Sara Strippoli. Prime multe per le attività di social eating e home restaurant, un fenomeno in crescita in Italia e ormai avviato all’estero, in cui un privato organizza cene in casa per cui è richiesta una prenotazione sul sito e il regolare pagamento al termine del pasto. I carabinieri dei Nas di Torino, su richiesta del ministero della salute, interessato a raccogliere dati sulle attività presenti in Italia, negli ultimi mesi hanno fatto alcuni controlli. Il risultato è stata una multa ad un home restaurant torinese, una sanzione di seimila euro. Non perchè qualcuno fosse stato male, a dire la verità, ma per l’assenza della documentazione richiesta: la dichiarazione sanitaria di inizio attività per il locale cucina e per la somministrazione al pubblico di alimenti e bevande da inviare al Comune e il manuale di autocontrollo Haccp, garanzia di qualità degli alimenti.
E’ il primo caso in Piemonte ed è probabile che arrivi anche un ricorso. L’assessorato alla sanità, direzione della prevenzione e sicurezza alimentare guidata da Gianfranco Corgiat Loia ha chiesto ufficialmente lumi al ministero della salute con le altre Regioni. Come fissare paletti a difesa dei frequentatori delle cene social e dell’home restaurant? La multa ha accelerato il dibattito sull’assenza totale di regolamentazione in un settore in grande espansione. Qualcosa che rimanda alle guerre che si sono aperte contro Uber e ora anche contro Airbnb per il settore ricettivo.
Nel campo della ristorazione social, Torino è protagonista, visto che in città, nel 2012, è partito Gnammo, social eating a diffusione nazionale, che proprio domani e venerdì lancia sul suo sito e su Facebook tre “cene segrete” a cui c’è ancora tempo per iscriversi. Solo poche ore prima dell’evento si conoscerà l’indirizzo dell’abitazione in cui ci siederà a tavola. Per mangiare cosa? La sorpresa è parte del gioco.

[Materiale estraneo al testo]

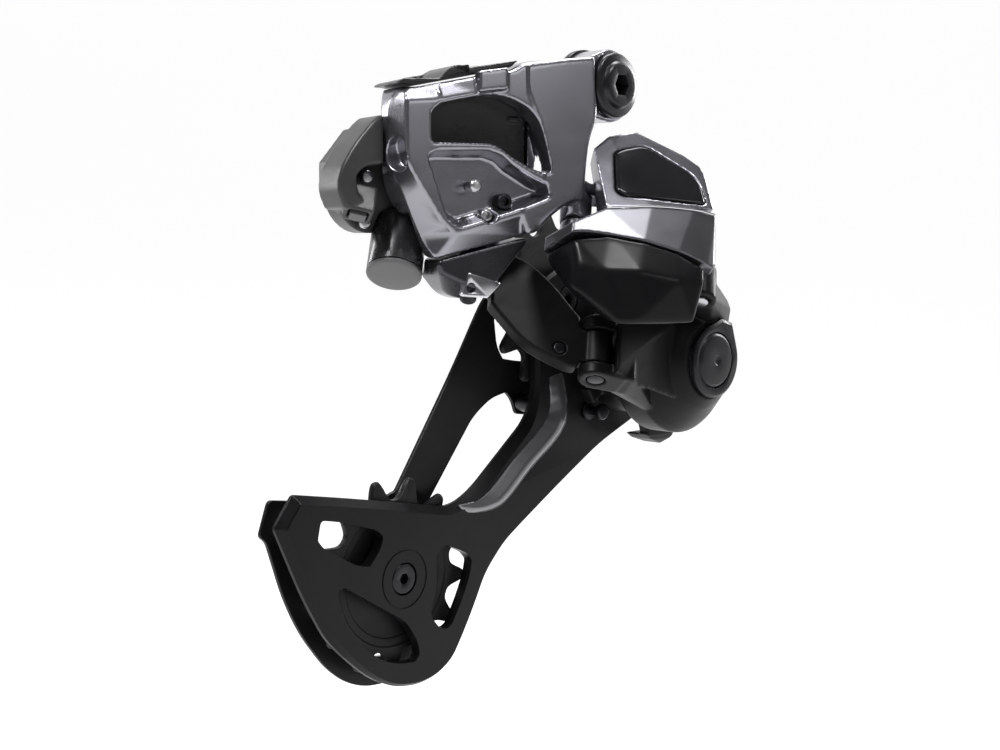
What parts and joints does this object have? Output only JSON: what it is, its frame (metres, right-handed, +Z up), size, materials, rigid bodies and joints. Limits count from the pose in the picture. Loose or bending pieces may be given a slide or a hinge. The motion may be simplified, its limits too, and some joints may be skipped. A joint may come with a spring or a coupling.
{
  "type": "rear bicycle derailleur",
  "caption": "Electronic rear derailleur: knuckle with battery, parallelogram links, clutch knuckle and sprung cage with toothed pulleys.",
  "frame": {"origin": "on the mounting bolt's axis, at the face that seats on the bicycle's hanger", "axes": "+X forward along the bicycle, +Y inboard along the mounting bolt towards the hanger, +Z up"},
  "size_m": [0.1655, 0.0844, 0.19],
  "materials": {
    "polished_grey_alloy": "satin anodised grey, glossy highlights",
    "charcoal_alloy": "dark grey anodised",
    "satin_black_alloy": "satin black anodised",
    "matte_black_alloy": "matte black",
    "satin_black_polymer": "satin black moulded",
    "gloss_black_panel": "gloss black",
    "light_grey_polymer": "light grey moulded",
    "board": "circuit board",
    "steel": "bright steel",
    "black_steel": "black oxide steel",
    "bronze": "sintered bronze"
  },
  "bodies": {
    "hanger_mount": {"mount_bolt": "black_steel", "stop_plate": "black_steel"},
    "b_knuckle": {"b_knuckle_body": "polished_grey_alloy", "b_knuckle_tip": "charcoal_alloy", "battery_pack": "satin_black_polymer", "control_board": "board", "back_cover": "satin_black_polymer", "motor_housing": "satin_black_polymer", "motor_can": "satin_black_alloy", "motor_can_cap": "satin_black_alloy", "drive_gearbox": "charcoal_alloy", "b_tension_screw": "steel", "pocket_screw_bright": "steel", "pocket_screw_dark": "black_steel", "limit_pin": "steel", "motor_bolt_a": "steel", "motor_bolt_b": "steel", "motor_bolt_c": "steel", "outer_link_pin_b": "steel", "inner_link_pin_b": "black_steel"},
    "battery_cover": {"battery_cover": "satin_black_polymer"},
    "function_button": {"function_button": "light_grey_polymer"},
    "outer_link": {"outer_link_body": "polished_grey_alloy", "badge_panel": "gloss_black_panel", "outer_link_bush": "bronze", "skid_plate": "satin_black_polymer"},
    "inner_link": {"inner_link_body": "matte_black_alloy", "inner_link_screw": "black_steel"},
    "p_knuckle": {"p_knuckle_housing": "matte_black_alloy", "clutch_cover": "satin_black_alloy", "clutch_cap": "satin_black_alloy", "clutch_unit": "steel", "cage_spring": "steel", "outer_link_pin_p": "steel", "inner_link_pin_p": "steel"},
    "cage": {"outer_plate": "satin_black_alloy", "inner_plate": "satin_black_alloy", "cage_axle": "steel", "stop_pin": "black_steel", "cage_spacer": "black_steel", "guide_bolt": "black_steel", "tension_bolt": "black_steel", "guide_bush": "steel", "tension_bush": "steel"},
    "guide_pulley": {"guide_pulley": "satin_black_polymer", "guide_bearing": "steel"},
    "tension_pulley": {"tension_pulley": "satin_black_polymer", "tension_bearing": "steel"}
  },
  "joints": [
    {"name": "b_pivot", "type": "hinge", "parent": "hanger_mount", "child": "b_knuckle", "pos_m": [0, 0, 0], "axis": [0, 1, 0], "range_deg": [0, 30]},
    {"name": "outer_link_pivot", "type": "hinge", "parent": "b_knuckle", "child": "outer_link", "pos_m": [-0.01154, -0.00831, -0.0386], "axis": [0.4601, 0.3401, 0.8202], "range_deg": [0, 56]},
    {"name": "inner_link_pivot", "type": "hinge", "parent": "b_knuckle", "child": "inner_link", "pos_m": [-0.039, 0.00918, -0.05483], "axis": [0.4601, 0.3401, 0.8202], "range_deg": [0, 56]},
    {"name": "p_knuckle_pivot", "type": "hinge", "parent": "outer_link", "child": "p_knuckle", "pos_m": [0.01789, -0.03334, -0.05448], "axis": [0.4601, 0.3401, 0.8202], "range_deg": [-56, 0]},
    {"name": "cage_pivot", "type": "hinge", "parent": "p_knuckle", "child": "cage", "pos_m": [0.0275, 0, -0.0843], "axis": [0, -1, 0], "range_deg": [0, 110], "stiffness_Nm_per_rad": 0.4, "springref_deg": -85.94},
    {"name": "guide_pulley_spin", "type": "hinge", "parent": "cage", "child": "guide_pulley", "pos_m": [0.0034, 0.0135, -0.0661], "axis": [0, 1, 0], "continuous": true},
    {"name": "tension_pulley_spin", "type": "hinge", "parent": "cage", "child": "tension_pulley", "pos_m": [-0.0677, 0.0135, -0.1447], "axis": [0, 1, 0], "continuous": true},
    {"name": "battery_cover_hinge", "type": "hinge", "parent": "b_knuckle", "child": "battery_cover", "pos_m": [-0.04509, 0.01818, 0.0015], "axis": [-0.9376, 0.2841, -0.2004], "range_deg": [0, 100]},
    {"name": "button_press", "type": "slide", "parent": "b_knuckle", "child": "function_button", "axis": [0.4601, 0.3401, 0.8202], "range_m": [0, 0.0008], "stiffness_N_per_m": 1500, "springref_m": -0.0005}
  ],
  "couplings": [
    {"joint": "inner_link_pivot", "follows": "outer_link_pivot", "ratio": 1},
    {"joint": "p_knuckle_pivot", "follows": "outer_link_pivot", "ratio": -1}
  ]
}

Negli ultimi tempi la questione della sicurezza alimentare è diventata centrale, un tema sul quale da qualche mese si sta occupando anche l’Istituto zooprofilattico del Piemonte e della Valle d’Aosta. «Il fenomeno può comportare molti rischi – è l’allarme del direttore Maria Caramelli – Non essendo ancora incardinato nei canali ufficiali visto che l’aspetto normativo e fiscale è ancora nebuloso, il fenomeno può avere dei pericoli». «Da chi viene valutato l’aspetto igienico sanitario?», s’interroga Caramelli: «Mentre ristoranti e bar sono sottoposti a continue ispezioni, chi controlla queste attività?. Inoltre un ristoratore professionista ha una funzione certificata in materia di sicurezza alimentare e di buone pratiche di igiene». Nessuna ragione per fare allarmismo, prosegue il direttore dello Zooprofilattico «ma ricordiamo che il 39 per cento delle tossinfezioni alimentari ha origine in casa».
Gianfranco Corgiat spiega che adesso il quesito è sul tavolo del ministero della salute, che a sua volta ha sottoposto dubbi e domande ai ministeri dello sviluppo economico e delle politiche agricole. In attesa di risposte «la deregulation è totale » insiste Corgiat, che nei mesi scorsi ha avuto anche la richiesta del Comune di Torino di controlli sulle attività di somministrazione e produzione di pasti a Porta Palazzo.